Primer led, enciende cuando los primeros tres bit de entrada son iguales que los otros tres
Segundo led, enciende cuando los primeros tres bit de entrada son mayores que los otros tres
Tercer led, enciende cuando los primeros tres bit de entrada son menores que los otros tres.


Por favor cualquier informaciónmacion, link o tutorial me sera de mucha utilidad,

Gracias.


----------



## Apollo (Sep 27, 2007)

Hola Johanna:

Necesitas crear un circuito en base a compuertas para comparar tus entradas o puedes utilizar un comparador ya hecho?

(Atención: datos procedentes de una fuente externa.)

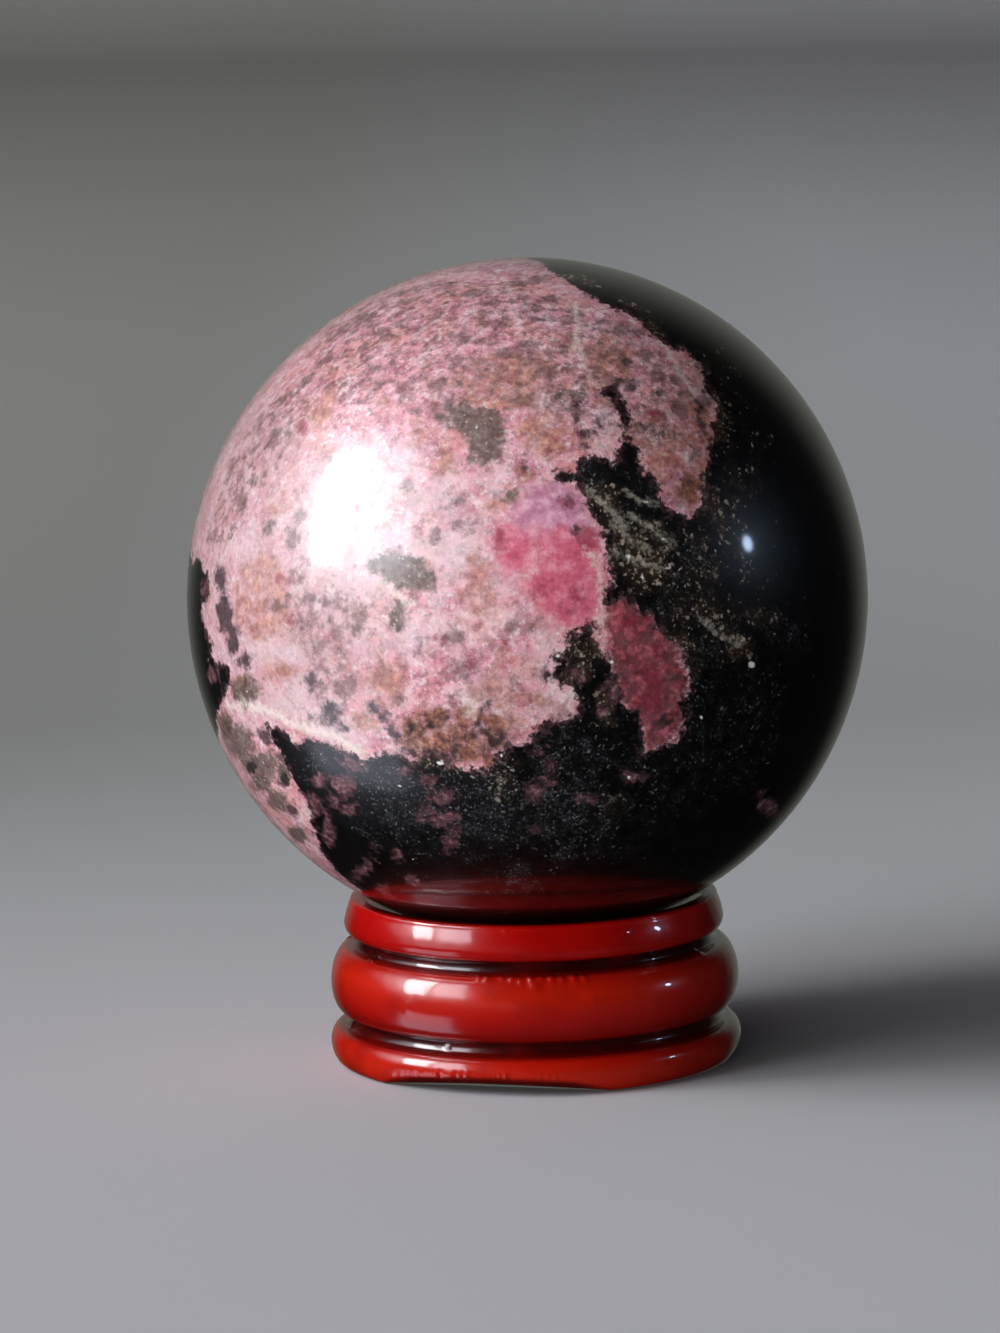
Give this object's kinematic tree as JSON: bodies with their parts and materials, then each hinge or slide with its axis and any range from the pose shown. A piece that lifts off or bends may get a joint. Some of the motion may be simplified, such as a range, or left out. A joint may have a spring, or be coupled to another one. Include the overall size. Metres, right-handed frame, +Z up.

En el primero caso, será bastante la circuitería y las compuertas que vas a necesitas, pero en el datasheet del comparador de 4 bits 74LS85 viene un diagrama interno que puedes utilizar.

En el segundo caso, utiliza el mismo integrado para comparar tus señales, obviamente, el cuarto bit no lo necesitas, así que esa entrada puedes enviarla al nivel bajo para evitar que sea un factor a la salida.

Espero y te sea útil esta información.

Saludos al foro


----------